Wingtips Vs. Boots
Mike Huckabee, famously, has near-zilch foreign policy experience, but his gut reactions in a forthcoming piece in Foreign Affairs are refreshingly independent of the lockstep militarism deployed by the other Republicans running for President. This may be a consequence of conversations Huckabee's been having recently with Richard Haass, the president of the Council on Foreign Relations, which publishes Foreign Affairs. Haass is a moderate Republican middle east expert--Iran is his specialty--who left the Bush State Department, in large part because he opposed the war in Iraq.
The obvious headline is Huckabee's willingness to criticize Bush:
"The Bush administration's arrogant bunker mentality has been counterproductive at home and abroad. My administration will recognize that the United States' main fight today does not pit us against the world but pits the world against the terrorists."
In one specific criticism, Huckabee said Bush did not send enough troops to invade Iraq. And he accused the president of marginalizing Gen. Eric Shinseki, the Army chief of staff, who said at the outset of the war that it might take several hundred thousand U.S. troops to control Iraq after the invasion. "I would have met with Shinseki privately and carefully weighed his advice," Huckabee said.
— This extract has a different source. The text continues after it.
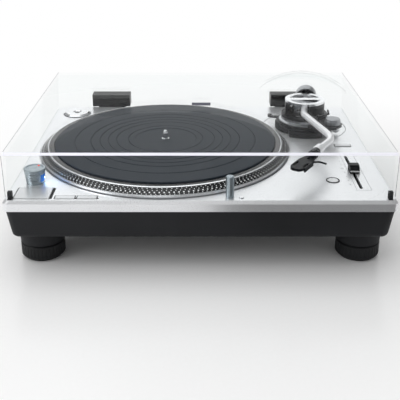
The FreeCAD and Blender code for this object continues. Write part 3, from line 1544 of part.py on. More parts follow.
def make_lift_bar():
    """The curved bar that lifts the arm, on its post."""
    half = lift_bar_width / 2.0
    bar = sector(lift_bar_radius + half, lift_bar_radius - half,
                 lift_bar_top_z - lift_bar_thickness, lift_bar_top_z,
                 lift_bar_start_angle, lift_post_angle + 4.0)
    foot = polar(lift_bar_radius, lift_post_angle, 0.0)
    post = rod(lift_post_radius, turret_z + lift_post_seat_gap, lift_bar_top_z - 0.5,
               foot.x, foot.y)
    keep("lift_bar", joined([bar, post]))


def make_antiskate():
    """The anti-skate dial on its shaft."""
    z0 = shelf_top_z + piece_gap
    z1 = z0 + antiskate_height
    edge = antiskate_radius
    dial = turned([(0.0, z0), (edge, z0), (edge, z1 - 2.8), (edge - 0.7, z1 - 2.4),
                   (edge - 0.7, z1 - 0.6), (edge - 1.3, z1), (0.0, z1)],
                  antiskate_x, antiskate_y)
    shaft = rod(antiskate_shaft_radius, turret_z + 1.2, z0 + 1.0, antiskate_x, antiskate_y)
    keep("antiskate_dial", joined([dial, shaft]))


def make_arm_rest():
    """The arm rest: a low cradle on its post, and the side wall with the clamp's barrel."""
    half = rest_width / 2.0
    cradle_top = arm_height - arm_tube_radius - rest_tube_gap
    wall_start = arm_tube_radius + rest_wall_gap
    places = ((-6.0, rest_front, cradle_top - 4.0, cradle_top),
              (wall_start, rest_front, shelf_top_z, cradle_top - 2.0),
              (wall_start, wall_start + rest_wall, cradle_top - 1.0, clamp_axis_z - 1.0))
    pieces = [arm_box(-half, half, side0, side1, z0, z1, rest_point, mid_forward)
              for side0, side1, z0, z1 in places]
    hinge = rest_point + mid_side * clamp_axis_side + up * clamp_axis_z
    pieces.append(along(clamp_barrel_radius, hinge - mid_forward * half, mid_forward,
                        rest_width))
    bore = along(clamp_pin_radius + running_clearance, hinge - mid_forward * rest_width,
                 mid_forward, 2.0 * rest_width)
    gap_half = clamp_width / 2.0 + piece_gap
    middle = along(clamp_barrel_radius + piece_gap, hinge - mid_forward * gap_half,
                   mid_forward, 2.0 * gap_half)
    keep("arm_rest", joined(pieces).cut(bore).cut(middle))
    make_arm_clamp(hinge)


def make_arm_clamp(hinge):
    """The clamp that closes over the arm, drawn shut about its pin and then opened."""
    half = clamp_width / 2.0
    reach = clamp_axis_side + arm_tube_radius + clamp_hook_gap
    low = clamp_bar_thickness - clamp_top
    bar = arm_box(-half, half, -reach, -1.0, -low, clamp_top, origin, mid_forward)
    hook = arm_box(-half, half, -reach, -reach + clamp_hook_thickness,
                   clamp_top - clamp_hook_length, clamp_top, origin, mid_forward)
    hub = along(clamp_hub_radius, mid_forward * -half, mid_forward, clamp_width)
    pin_half = rest_width / 2.0 - 0.1
    pin = along(clamp_pin_radius, mid_forward * -pin_half, mid_forward, 2.0 * pin_half)
    clamp = joined([bar, hook, hub, pin])
    clamp.rotate(origin, mid_forward, -clamp_open_angle)
    clamp.translate(hinge)
    keep("arm_clamp", clamp)


makers = [make_top_chassis, make_base_shell, make_chassis_screws, make_feet, make_platter,
          make_mat, make_spindle, make_motor, make_power_unit, make_circuit_boards,
          make_terminals, make_dust_cover, make_bumpers, make_hinges, make_buttons,
          make_stylus_light, make_strobe_pillar, make_adaptor, make_pitch_slide,
          make_arm_base, make_height_parts, make_turret, make_yoke, make_gimbal, make_arm,
          make_counterweight, make_headshell, make_cue_lever, make_lift_bar,
          make_antiskate, make_arm_rest]
for maker in makers:
    maker()

os.makedirs("parts", exist_ok=True)
for name, shape in nodes.items():
    shape.exportStep("parts/" + name + ".step")
print(len(nodes), "nodes")
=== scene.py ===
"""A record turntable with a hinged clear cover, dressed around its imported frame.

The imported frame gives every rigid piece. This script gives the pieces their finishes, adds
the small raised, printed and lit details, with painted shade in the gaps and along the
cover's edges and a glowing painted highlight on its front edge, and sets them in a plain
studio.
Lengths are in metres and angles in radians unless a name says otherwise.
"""

from __future__ import annotations

import logging
import math
from dataclasses import dataclass, field
from enum import Enum
from typing import ClassVar, Sequence

import bmesh
import bpy
from mathutils import Matrix, Vector


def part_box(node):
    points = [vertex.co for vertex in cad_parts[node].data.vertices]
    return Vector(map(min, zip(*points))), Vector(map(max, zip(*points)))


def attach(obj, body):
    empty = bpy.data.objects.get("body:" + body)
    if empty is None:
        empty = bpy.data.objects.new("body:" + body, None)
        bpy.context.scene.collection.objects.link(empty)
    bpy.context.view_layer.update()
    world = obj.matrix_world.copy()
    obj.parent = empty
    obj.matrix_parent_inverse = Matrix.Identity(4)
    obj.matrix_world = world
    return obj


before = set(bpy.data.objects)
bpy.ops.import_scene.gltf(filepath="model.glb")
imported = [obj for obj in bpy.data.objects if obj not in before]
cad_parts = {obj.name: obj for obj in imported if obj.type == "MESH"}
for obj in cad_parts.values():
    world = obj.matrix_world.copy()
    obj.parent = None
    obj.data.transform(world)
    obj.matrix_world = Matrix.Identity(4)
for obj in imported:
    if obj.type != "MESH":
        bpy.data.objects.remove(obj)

log = logging.getLogger("turntable")
Colour = tuple[float, float, float]
Shape = bmesh.types.BMesh
Socket = bpy.types.NodeSocket
Input = Socket | float | tuple | Vector
WHITE = (1.0, 1.0, 1.0)
MM = 0.001
PHOTO_PIXELS = 400
CORNERS = ("front_left", "front_right", "rear_left", "rear_right")
SHARP_ANGLE = math.radians(35.0)
UP = Vector((0.0, 0.0, 1.0))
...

But I'm more impressed by his common sense, diplomacy-first attitude toward Iran--and remember this article was written before the NIE announced that Iran had suspended its nuclear weapons program:
Before we put boots on the ground elsewhere, we had better have wingtips there first."
He adds that the U.S. can exploit the Iranian government's hunger for regional clout, saying, "We cannot live with al-Qaida, but we might be able to live with a contained Iran."
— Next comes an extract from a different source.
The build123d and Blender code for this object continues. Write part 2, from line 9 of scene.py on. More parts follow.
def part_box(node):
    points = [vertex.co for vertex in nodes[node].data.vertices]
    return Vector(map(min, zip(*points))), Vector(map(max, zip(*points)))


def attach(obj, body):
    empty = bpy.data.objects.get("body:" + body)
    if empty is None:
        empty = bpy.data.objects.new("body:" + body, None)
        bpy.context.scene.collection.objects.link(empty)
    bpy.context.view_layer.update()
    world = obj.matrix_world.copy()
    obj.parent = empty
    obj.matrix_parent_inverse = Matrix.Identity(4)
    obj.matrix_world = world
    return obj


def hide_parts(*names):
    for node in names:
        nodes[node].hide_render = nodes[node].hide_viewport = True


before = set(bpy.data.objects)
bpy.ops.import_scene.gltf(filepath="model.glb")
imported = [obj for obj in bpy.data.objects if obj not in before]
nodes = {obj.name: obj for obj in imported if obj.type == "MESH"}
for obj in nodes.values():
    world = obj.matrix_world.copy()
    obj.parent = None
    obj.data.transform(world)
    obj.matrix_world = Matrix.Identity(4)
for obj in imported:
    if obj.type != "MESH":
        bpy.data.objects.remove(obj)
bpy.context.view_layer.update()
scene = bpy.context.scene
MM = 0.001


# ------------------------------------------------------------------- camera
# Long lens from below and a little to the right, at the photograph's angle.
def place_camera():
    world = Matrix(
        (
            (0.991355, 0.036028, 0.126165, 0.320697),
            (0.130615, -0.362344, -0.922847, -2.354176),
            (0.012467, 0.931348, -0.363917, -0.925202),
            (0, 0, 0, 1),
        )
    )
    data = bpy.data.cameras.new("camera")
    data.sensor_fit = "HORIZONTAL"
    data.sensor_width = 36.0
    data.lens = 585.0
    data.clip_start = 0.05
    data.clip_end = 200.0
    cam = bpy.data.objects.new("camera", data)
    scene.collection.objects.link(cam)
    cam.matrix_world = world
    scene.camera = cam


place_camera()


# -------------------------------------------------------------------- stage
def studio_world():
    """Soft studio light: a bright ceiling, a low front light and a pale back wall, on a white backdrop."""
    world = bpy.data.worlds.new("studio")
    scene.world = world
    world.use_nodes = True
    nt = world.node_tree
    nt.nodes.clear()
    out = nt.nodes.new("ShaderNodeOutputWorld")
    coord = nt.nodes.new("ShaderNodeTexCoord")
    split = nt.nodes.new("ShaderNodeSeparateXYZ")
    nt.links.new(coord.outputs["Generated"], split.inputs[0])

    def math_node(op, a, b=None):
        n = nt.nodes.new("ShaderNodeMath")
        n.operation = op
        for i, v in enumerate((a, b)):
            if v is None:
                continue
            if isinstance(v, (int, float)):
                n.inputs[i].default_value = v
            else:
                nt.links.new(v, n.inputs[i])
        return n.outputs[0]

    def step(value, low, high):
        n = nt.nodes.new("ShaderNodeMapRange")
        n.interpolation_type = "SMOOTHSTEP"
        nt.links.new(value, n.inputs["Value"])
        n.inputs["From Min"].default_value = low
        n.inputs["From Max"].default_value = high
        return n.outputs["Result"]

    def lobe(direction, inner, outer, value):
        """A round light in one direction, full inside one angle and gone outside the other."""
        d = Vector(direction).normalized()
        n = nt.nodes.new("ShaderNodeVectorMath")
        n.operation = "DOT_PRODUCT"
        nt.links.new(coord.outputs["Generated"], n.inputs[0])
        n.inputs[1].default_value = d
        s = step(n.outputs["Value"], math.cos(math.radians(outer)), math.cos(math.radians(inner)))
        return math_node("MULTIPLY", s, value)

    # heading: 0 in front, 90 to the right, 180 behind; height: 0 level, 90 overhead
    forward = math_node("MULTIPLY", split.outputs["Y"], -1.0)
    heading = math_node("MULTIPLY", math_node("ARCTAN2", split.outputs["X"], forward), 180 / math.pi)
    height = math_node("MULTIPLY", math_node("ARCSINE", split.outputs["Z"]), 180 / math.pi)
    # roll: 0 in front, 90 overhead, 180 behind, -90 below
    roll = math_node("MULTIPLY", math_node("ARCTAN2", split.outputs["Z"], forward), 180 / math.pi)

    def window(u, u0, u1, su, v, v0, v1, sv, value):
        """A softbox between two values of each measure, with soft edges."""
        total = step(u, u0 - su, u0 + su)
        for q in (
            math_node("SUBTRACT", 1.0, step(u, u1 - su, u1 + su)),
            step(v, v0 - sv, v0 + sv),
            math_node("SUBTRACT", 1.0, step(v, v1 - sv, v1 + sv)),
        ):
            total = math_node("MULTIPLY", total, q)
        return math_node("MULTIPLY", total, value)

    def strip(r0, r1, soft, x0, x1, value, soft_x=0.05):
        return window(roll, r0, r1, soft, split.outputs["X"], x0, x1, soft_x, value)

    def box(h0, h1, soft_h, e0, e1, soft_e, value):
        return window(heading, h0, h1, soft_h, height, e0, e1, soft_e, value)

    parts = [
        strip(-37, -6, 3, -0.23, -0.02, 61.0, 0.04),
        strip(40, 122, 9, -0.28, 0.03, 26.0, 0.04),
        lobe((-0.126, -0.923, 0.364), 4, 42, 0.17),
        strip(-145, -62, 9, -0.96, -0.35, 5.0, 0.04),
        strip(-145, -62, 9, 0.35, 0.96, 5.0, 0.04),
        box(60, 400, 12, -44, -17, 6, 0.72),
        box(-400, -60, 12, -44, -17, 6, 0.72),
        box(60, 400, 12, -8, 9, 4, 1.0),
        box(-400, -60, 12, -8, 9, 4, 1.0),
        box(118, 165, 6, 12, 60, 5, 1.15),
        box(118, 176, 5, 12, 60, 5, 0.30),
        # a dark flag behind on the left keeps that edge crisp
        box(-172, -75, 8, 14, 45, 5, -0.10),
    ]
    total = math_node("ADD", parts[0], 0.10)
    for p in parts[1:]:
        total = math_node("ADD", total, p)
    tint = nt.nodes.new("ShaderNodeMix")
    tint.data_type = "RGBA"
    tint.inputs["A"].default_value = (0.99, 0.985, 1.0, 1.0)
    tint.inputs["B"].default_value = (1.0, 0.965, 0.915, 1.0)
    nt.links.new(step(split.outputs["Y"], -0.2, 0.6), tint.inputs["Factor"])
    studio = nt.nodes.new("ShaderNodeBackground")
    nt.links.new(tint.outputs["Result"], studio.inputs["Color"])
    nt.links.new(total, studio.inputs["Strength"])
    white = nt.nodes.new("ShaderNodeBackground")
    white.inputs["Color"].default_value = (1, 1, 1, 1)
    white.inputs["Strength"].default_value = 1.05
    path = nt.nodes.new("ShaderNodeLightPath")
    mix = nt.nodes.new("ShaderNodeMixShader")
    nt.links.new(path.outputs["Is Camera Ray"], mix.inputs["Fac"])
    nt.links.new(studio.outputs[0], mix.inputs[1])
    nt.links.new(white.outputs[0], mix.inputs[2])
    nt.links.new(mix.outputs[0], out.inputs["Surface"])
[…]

Huckabee remains impossible on a variety of issues--his "Fair Tax" is disastrously regressive; his refusal to acknowledge evolution is scary; his former desire to quatantine AIDs patience was ignorant and demagogic--but, in more than a few policy areas, his is the most interesting and unpredictable Republican campaign we've seen in quite some time.
Update: The Republican most hurt by Huckabee has been Mitt Romney--and he's feeling it, and he had it coming. Romney had the brains and talent to give us a more intellectually stimulating version of the unexpected, creative campaign that Huckabee is running. He chose, instead, to run the most transparently dishonest race in recent memory. Romney hasn't told the Republican base a single thing it didn't want to hear; he has not been courageous on any issue. It's still possible that he will win the nomination--he has the money, the business class backing (especially in a race against Huckabee) and who knows what skeletons have yet to leap from Huckabee's closet--but Romney has embarrassed himself...and if he does win the nomination, his Democratic opponent will have a storehouse full of flip-flop ads to use against him.
And More: As if confirmation of what I wrote above were necessary, Romney has now attacked Huckabee for the Foreign Affairs piece.